Plus July 4th is basically to the fireworks business what Christmas is to shopping in this country. Souza says Pyro Spectaculars is scheduled to put on about 400 shows this holiday weekend, “from sea to shining sea” — and then across some more sea and into Hawaii.

And fireworks can still draw a crowd in lots of places. The alliance’s Melanie Sole said there’s a range of very unofficial estimates for how many people one of Atlantic City’s full-blast fireworks shows can bring out — “I’ve heard anywhere from 150,000 to 250,000,” Sole said. “I think it depends on the weather and the day of the week, that kind of thing.”
The casino-funded alliance is “bound by a confidentiality agreement and not allowed to disclose the fees” it’s paying for the two shows, Sole said. But she added that the two barges, both locally owned, are “among our largest costs, after fireworks.”

Fireworks can make a boom for other local businesses, too.

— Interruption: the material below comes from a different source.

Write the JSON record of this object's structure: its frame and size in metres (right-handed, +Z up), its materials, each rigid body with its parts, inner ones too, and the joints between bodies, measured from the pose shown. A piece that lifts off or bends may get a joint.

Jeff George, captain and owner of Atlantic City Cruises, was happy to hear about the two nights of fireworks going off over the city this year, because fireworks sell out his tour boat every year.

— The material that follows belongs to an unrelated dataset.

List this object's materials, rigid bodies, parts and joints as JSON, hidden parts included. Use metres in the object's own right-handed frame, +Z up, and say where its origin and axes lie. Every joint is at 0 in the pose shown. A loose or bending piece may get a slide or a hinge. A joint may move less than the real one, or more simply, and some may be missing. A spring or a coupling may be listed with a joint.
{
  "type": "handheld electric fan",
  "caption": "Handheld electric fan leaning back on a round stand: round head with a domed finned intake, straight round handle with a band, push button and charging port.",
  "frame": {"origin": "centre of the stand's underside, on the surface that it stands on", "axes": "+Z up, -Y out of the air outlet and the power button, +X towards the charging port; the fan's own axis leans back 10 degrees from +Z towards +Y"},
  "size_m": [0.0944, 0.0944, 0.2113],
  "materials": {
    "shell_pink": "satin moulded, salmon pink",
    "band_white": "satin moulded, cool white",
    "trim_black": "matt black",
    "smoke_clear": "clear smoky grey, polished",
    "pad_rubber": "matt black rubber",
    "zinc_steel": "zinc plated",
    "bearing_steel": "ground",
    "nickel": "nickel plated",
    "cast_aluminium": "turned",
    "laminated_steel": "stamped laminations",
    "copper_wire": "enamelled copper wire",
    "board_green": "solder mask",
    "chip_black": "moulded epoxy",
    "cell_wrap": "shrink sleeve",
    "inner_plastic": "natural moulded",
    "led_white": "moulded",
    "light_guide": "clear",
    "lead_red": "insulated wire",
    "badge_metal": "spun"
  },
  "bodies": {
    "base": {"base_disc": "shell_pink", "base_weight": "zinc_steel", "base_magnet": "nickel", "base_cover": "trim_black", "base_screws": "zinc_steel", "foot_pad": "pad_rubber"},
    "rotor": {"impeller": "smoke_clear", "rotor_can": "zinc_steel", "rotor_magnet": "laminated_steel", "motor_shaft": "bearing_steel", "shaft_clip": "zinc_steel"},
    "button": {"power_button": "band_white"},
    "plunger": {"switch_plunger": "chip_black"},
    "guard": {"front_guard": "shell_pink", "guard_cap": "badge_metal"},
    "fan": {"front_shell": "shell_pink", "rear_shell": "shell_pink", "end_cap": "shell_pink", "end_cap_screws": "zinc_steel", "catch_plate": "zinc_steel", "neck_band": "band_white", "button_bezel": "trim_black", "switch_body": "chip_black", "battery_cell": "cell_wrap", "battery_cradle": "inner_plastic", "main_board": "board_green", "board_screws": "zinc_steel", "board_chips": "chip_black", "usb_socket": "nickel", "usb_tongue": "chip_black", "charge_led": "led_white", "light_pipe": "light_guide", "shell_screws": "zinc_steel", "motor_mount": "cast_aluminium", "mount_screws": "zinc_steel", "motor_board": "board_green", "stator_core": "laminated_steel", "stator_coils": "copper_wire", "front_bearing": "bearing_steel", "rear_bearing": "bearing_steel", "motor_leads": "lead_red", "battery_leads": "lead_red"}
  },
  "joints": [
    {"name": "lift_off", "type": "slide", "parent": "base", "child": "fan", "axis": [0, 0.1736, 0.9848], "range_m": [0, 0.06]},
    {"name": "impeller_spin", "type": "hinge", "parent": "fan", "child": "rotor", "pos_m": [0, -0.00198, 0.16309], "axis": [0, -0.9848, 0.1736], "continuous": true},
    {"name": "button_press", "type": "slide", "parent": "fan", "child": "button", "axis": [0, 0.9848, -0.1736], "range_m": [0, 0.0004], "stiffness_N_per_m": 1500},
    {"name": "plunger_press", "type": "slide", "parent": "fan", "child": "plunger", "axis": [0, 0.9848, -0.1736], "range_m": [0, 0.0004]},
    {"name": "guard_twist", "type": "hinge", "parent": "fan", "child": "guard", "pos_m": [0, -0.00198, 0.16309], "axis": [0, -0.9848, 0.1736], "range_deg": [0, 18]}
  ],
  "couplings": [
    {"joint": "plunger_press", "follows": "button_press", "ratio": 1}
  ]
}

“Those trips will go out full,” George predicted Wednesday, very confidently — although he quickly added that as of right then, some tickets were still available for the Fireworks Cruise scheduled to leave Gardner’s Basin at 8:30 p.m. Friday and Saturday.

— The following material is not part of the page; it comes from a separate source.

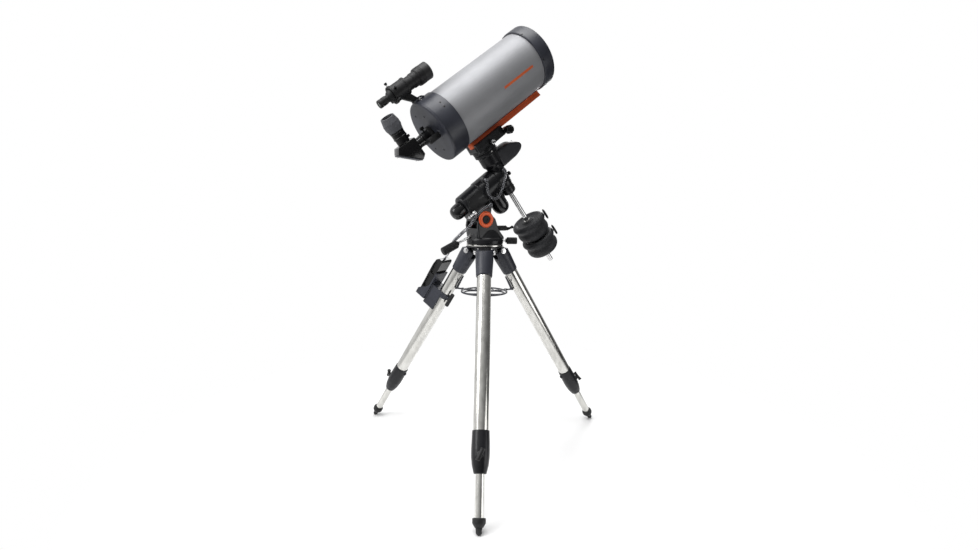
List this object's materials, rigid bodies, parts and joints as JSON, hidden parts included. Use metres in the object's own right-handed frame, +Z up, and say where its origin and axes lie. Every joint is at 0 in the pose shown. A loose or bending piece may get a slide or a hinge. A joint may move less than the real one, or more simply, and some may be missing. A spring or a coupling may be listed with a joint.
{
  "type": "maksutov telescope",
  "caption": "Maksutov telescope with finder, diagonal and eyepiece on a motorised equatorial mount and a steel tripod, with hand controller and tray.",
  "frame": {"origin": "on the ground, under the centre of the box of the object without its cords", "axes": "+Z up; +Y north, the way the tube and the polar axis point; +X east"},
  "size_m": [0.998, 0.9878, 1.6072],
  "materials": {
    "mount_paint": "charcoal satin cast paint",
    "cell_paint": "blue-grey satin paint",
    "tube_paint": "silver-grey satin paint",
    "steel": "brushed stainless",
    "orange": "orange anodised",
    "gloss_black": "glossy black",
    "matte_black": "matt black",
    "weight_iron": "black crinkle paint",
    "rubber": "soft rubber",
    "optical_glass": "coated glass",
    "mirror": "aluminised",
    "black_aluminium": "black anodised"
  },
  "bodies": {
    "tripod": {"tripod_hub": "mount_paint"},
    "leg_front": {"leg_casting_front": "mount_paint", "leg_tube_front": "steel"},
    "foot_front": {"leg_extension_front": "steel"},
    "clamp_front": {"leg_clamp_front": "matte_black"},
    "leg_left": {"leg_casting_left": "mount_paint", "leg_tube_left": "steel", "controller_cradle": "mount_paint"},
    "foot_left": {"leg_extension_left": "steel"},
    "clamp_left": {"leg_clamp_left": "matte_black"},
    "leg_north": {"leg_casting_north": "mount_paint", "leg_tube_north": "steel"},
    "foot_north": {"leg_extension_north": "steel"},
    "clamp_north": {"leg_clamp_north": "matte_black"},
    "handset": {"hand_controller": "matte_black"},
    "cradle_screw": {"cradle_knob": "matte_black"},
    "rod": {"centre_rod": "steel"},
    "tray": {"accessory_tray": "mount_paint"},
    "tray_nut": {"tray_knob": "matte_black"},
    "azimuth": {"azimuth_yoke": "mount_paint", "latitude_cap": "orange"},
    "latitude_screw": {"latitude_bolt": "steel"},
    "azimuth_screw_east": {"azimuth_bolt_east": "matte_black"},
    "azimuth_screw_west": {"azimuth_bolt_west": "matte_black"},
    "latitude": {"polar_housing": "mount_paint", "polar_motor_cover": "gloss_black", "polar_cover": "gloss_black", "dec_cord": "rubber", "hand_cord": "rubber"},
    "polar_lock": {"polar_lock_lever": "steel"},
    "right_ascension": {"polar_shaft": "steel", "dec_housing": "mount_paint", "dec_motor_cover": "gloss_black", "counterweight_shaft": "steel"},
    "dec_lock": {"dec_lock_lever": "matte_black"},
    "weight_upper": {"counterweight_upper": "weight_iron"},
    "weight_screw_upper": {"counterweight_screw_upper": "matte_black"},
    "weight_lower": {"counterweight_lower": "weight_iron"},
    "weight_screw_lower": {"counterweight_screw_lower": "matte_black"},
    "declination": {"saddle": "mount_paint"},
    "saddle_screw_front": {"saddle_knob_front": "matte_black"},
    "saddle_screw_rear": {"saddle_knob_rear": "matte_black"},
    "tube": {"dovetail_bar": "orange", "main_tube": "tube_paint", "front_cell": "cell_paint", "corrector_lens": "optical_glass", "secondary_baffle": "black_aluminium", "rear_cell": "cell_paint", "baffle_tube": "black_aluminium", "visual_back": "black_aluminium"},
    "mirror": {"primary_mirror": "mirror"},
    "focuser": {"focus_knob": "rubber"},
    "back_screw": {"visual_back_screw": "matte_black"},
    "diagonal": {"diagonal_body": "black_aluminium", "diagonal_mirror": "mirror"},
    "eyepiece": {"eyepiece": "black_aluminium", "eyecup": "rubber"},
    "finder_mount": {"finder_bracket": "black_aluminium"},
    "finder": {"finder_tube": "black_aluminium", "finder_lens": "optical_glass"}
  },
  "joints": [
    {"name": "leg_front_fold", "type": "hinge", "parent": "tripod", "child": "leg_front", "pos_m": [0.05499, -0.11079, 0.78543], "axis": [0.5, 0.866, 0], "range_deg": [0, 4.5]},
    {"name": "leg_front_extension", "type": "slide", "parent": "leg_front", "child": "foot_front", "axis": [0.4679, -0.2701, -0.8415], "range_m": [-0.11, 0.25]},
    {"name": "leg_front_clamp", "type": "hinge", "parent": "leg_front", "child": "clamp_front", "pos_m": [0.41539, -0.31886, 0.21125], "axis": [0.7288, -0.4208, 0.5402], "range_deg": [-360, 360]},
    {"name": "leg_left_fold", "type": "hinge", "parent": "tripod", "child": "leg_left", "pos_m": [-0.05499, -0.11079, 0.78543], "axis": [0.5, -0.866, 0], "range_deg": [0, 4.5], "deforming": ["hand_cord"]},
    {"name": "leg_left_extension", "type": "slide", "parent": "leg_left", "child": "foot_left", "axis": [-0.4679, -0.2701, -0.8415], "range_m": [-0.11, 0.25]},
    {"name": "leg_left_clamp", "type": "hinge", "parent": "leg_left", "child": "clamp_left", "pos_m": [-0.41539, -0.31886, 0.21125], "axis": [-0.7288, -0.4208, 0.5402], "range_deg": [-360, 360]},
    {"name": "leg_north_fold", "type": "hinge", "parent": "tripod", "child": "leg_north", "pos_m": [0, -0.01554, 0.78543], "axis": [-1, 0, 0], "range_deg": [0, 4.5]},
    {"name": "leg_north_extension", "type": "slide", "parent": "leg_north", "child": "foot_north", "axis": [0, 0.5402, -0.8415], "range_m": [-0.11, 0.25]},
    {"name": "leg_north_clamp", "type": "hinge", "parent": "leg_north", "child": "clamp_north", "pos_m": [0, 0.40061, 0.21125], "axis": [0, 0.8415, 0.5402], "range_deg": [-360, 360]},
    {"name": "handset_lift", "type": "slide", "parent": "leg_left", "child": "handset", "axis": [0.4679, 0.2701, 0.8415], "range_m": [0, 0.14], "deforming": ["hand_cord"]},
    {"name": "cradle_screw_turn", "type": "hinge", "parent": "leg_left", "child": "cradle_screw", "pos_m": [-0.15792, -0.17021, 0.6003], "axis": [0.8558, 0.0992, -0.5077], "range_deg": [-360, 360]},
    {"name": "rod_turn", "type": "hinge", "parent": "tripod", "child": "rod", "pos_m": [0, -0.07904, 0.75074], "axis": [0, 0, 1], "continuous": true},
    {"name": "tray_slide", "type": "slide", "parent": "tripod", "child": "tray", "axis": [0, 0, -1], "range_m": [0, 0.0348]},
    {"name": "tray_knob_turn", "type": "hinge", "parent": "tray", "child": "tray_nut", "pos_m": [0, -0.07904, 0.61074], "axis": [0, 0, 1], "continuous": true},
    {"name": "azimuth_turn", "type": "hinge", "parent": "tripod", "child": "azimuth", "pos_m": [0, -0.07904, 0.82573], "axis": [0, 0, 1], "range_deg": [-8, 8], "deforming": ["hand_cord"]},
    {"name": "latitude_bolt_turn", "type": "hinge", "parent": "azimuth", "child": "latitude_screw", "pos_m": [0, -0.17204, 0.82773], "axis": [0, 0.9026, 0.4305], "range_deg": [-720, 720]},
    {"name": "azimuth_bolt_east_turn", "type": "hinge", "parent": "azimuth", "child": "azimuth_screw_east", "pos_m": [0, -0.07904, 0.82573], "axis": [0.4695, 0.8829, 0], "range_deg": [-720, 720]},
    {"name": "azimuth_bolt_west_turn", "type": "hinge", "parent": "azimuth", "child": "azimuth_screw_west", "pos_m": [0, -0.07904, 0.82573], "axis": [-0.4695, 0.8829, 0], "range_deg": [-720, 720]},
    {"name": "latitude_tilt", "type": "hinge", "parent": "azimuth", "child": "latitude", "pos_m": [0, -0.10504, 0.90673], "axis": [1, 0, 0], "range_deg": [-12, 26], "deforming": ["hand_cord"]},
    {"name": "polar_lock_turn", "type": "hinge", "parent": "latitude", "child": "polar_lock", "pos_m": [0.0377, -0.14887, 0.93112], "axis": [1, 0, 0], "range_deg": [-45, 45]},
    {"name": "right_ascension_turn", "type": "hinge", "parent": "latitude", "child": "right_ascension", "pos_m": [0, -0.1506, 0.96631], "axis": [0, 0.7943, 0.6075], "range_deg": [-90, 90], "deforming": ["dec_cord"]},
    {"name": "dec_lock_turn", "type": "hinge", "parent": "right_ascension", "child": "dec_lock", "pos_m": [0.008, 0.01444, 1.07743], "axis": [0, 0.7943, 0.6075], "range_deg": [-45, 45]},
    {"name": "weight_upper_slide", "type": "slide", "parent": "right_ascension", "child": "weight_upper", "axis": [0, -0.6075, 0.7943], "range_m": [0, 0.08]},
    {"name": "weight_screw_upper_turn", "type": "hinge", "parent": "weight_upper", "child": "weight_screw_upper", "pos_m": [0, 0.12178, 0.88507], "axis": [0.4226, 0.7199, 0.5506], "range_deg": [-360, 360]},
    {"name": "weight_lower_slide", "type": "slide", "parent": "right_ascension", "child": "weight_lower", "axis": [0, 0.6075, -0.7943], "range_m": [0, 0.045]},
    {"name": "weight_screw_lower_turn", "type": "hinge", "parent": "weight_lower", "child": "weight_screw_lower", "pos_m": [0, 0.16916, 0.82312], "axis": [0.4226, 0.7199, 0.5506], "range_deg": [-360, 360]},
    {"name": "declination_turn", "type": "hinge", "parent": "right_ascension", "child": "declination", "pos_m": [0, -0.01795, 1.06776], "axis": [0, -0.6075, 0.7943], "continuous": true},
    {"name": "saddle_knob_front_turn", "type": "hinge", "parent": "declination", "child": "saddle_screw_front", "pos_m": [0.05, -0.0181, 1.23257], "axis": [1, 0, 0], "range_deg": [-360, 360]},
    {"name": "saddle_knob_rear_turn", "type": "hinge", "parent": "declination", "child": "saddle_screw_rear", "pos_m": [0.05, -0.08086, 1.18458], "axis": [1, 0, 0], "range_deg": [-360, 360]},
    {"name": "tube_slide", "type": "slide", "parent": "declination", "child": "tube", "axis": [0, 0.7943, 0.6075], "range_m": [-0.1, 0.05]},
    {"name": "mirror_slide", "type": "slide", "parent": "tube", "child": "mirror", "axis": [0, 0.7943, 0.6075], "range_m": [-0.007, 0.007]},
    {"name": "focus_knob_turn", "type": "hinge", "parent": "tube", "child": "focuser", "pos_m": [0.055, -0.30907, 1.18502], "axis": [0, 0.7943, 0.6075], "range_deg": [-1080, 1080]},
    {"name": "visual_back_screw_turn", "type": "hinge", "parent": "tube", "child": "back_screw", "pos_m": [0, -0.32828, 1.20684], "axis": [0, -0.6075, 0.7943], "range_deg": [-360, 360]},
    {"name": "diagonal_turn", "type": "hinge", "parent": "tube", "child": "diagonal", "pos_m": [0, -0.34631, 1.16787], "axis": [0, 0.7943, 0.6075], "continuous": true},
    {"name": "eyepiece_slide", "type": "slide", "parent": "diagonal", "child": "eyepiece", "axis": [0, -0.6075, 0.7943], "range_m": [0, 0.02]},
    {"name": "finder_mount_slide", "type": "slide", "parent": "tube", "child": "finder_mount", "axis": [0, -0.7943, -0.6075], "range_m": [0, 0.05]},
    {"name": "finder_aim", "type": "hinge", "parent": "finder_mount", "child": "finder", "pos_m": [0, -0.39562, 1.34922], "axis": [1, 0, 0], "range_deg": [-1, 1]}
  ],
  "couplings": [
    {"joint": "leg_front_fold", "follows": "leg_left_fold", "ratio": 1},
    {"joint": "leg_north_fold", "follows": "leg_left_fold", "ratio": 1},
    {"joint": "tray_slide", "follows": "leg_left_fold", "m_per_rad": 0.44118},
    {"joint": "focus_knob_turn", "follows": "mirror_slide", "rad_per_m": 2690}
  ]
}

And unlike many other summers, fireworks won’t end in Atlantic City this year when the smoke finally clears from the July 4th show.
Tropicana Casino and Resort plans to host free fireworks, shot off the beach every Saturday night from July 11 through Sept. 4, the casino announced recently. Those weekly 10 minutes of fireworks will follow a pair of shows the Trop held Memorial Day weekend, and they’re designed to promote the same project — the casino’s new “Multimedia Sound & Light Show,” which now plays nightly on the Boardwalk, every half-hour from 8:30 to 11 p.m.

Steve Callender, Tropicana’s general manager, said the public response to the casino’s May fireworks was “huge and positive” — as it has to the ongoing outdoor show of sounds and light.
And speaking of huge, the mortars that Pyro Spectaculars is loading up for this weekend range up to 10 inches in diameter — and are packed with enough gunpowder to shoot almost-basketball-sized shells up to 800 feet in the air, Souza said. But other, smaller shells go up and make their booms and burst their colors just 100 or so feet above the ground.

“We like to layer the show,” he said, adding that in his lifetime of experience, the perfect viewing distance for fireworks is about a quarter-mile away from the shooting site.
And even though he has the firepower to send his fireworks 800 feet into the sky, Saturday’s second round of 10,000 shells — the ones shot off on land near the Marina District casinos — won’t go quite that high.
That’s because much of the crowd tends to be closer on a land-based show, and it gets uncomfortable for people who are that close to follow fireworks bursting that high. Souza likes to create lots of oohs and ahhs at his shows, but he’d hate to be responsible for a quarter-million cases of neck strain — especially on his favorite national holiday.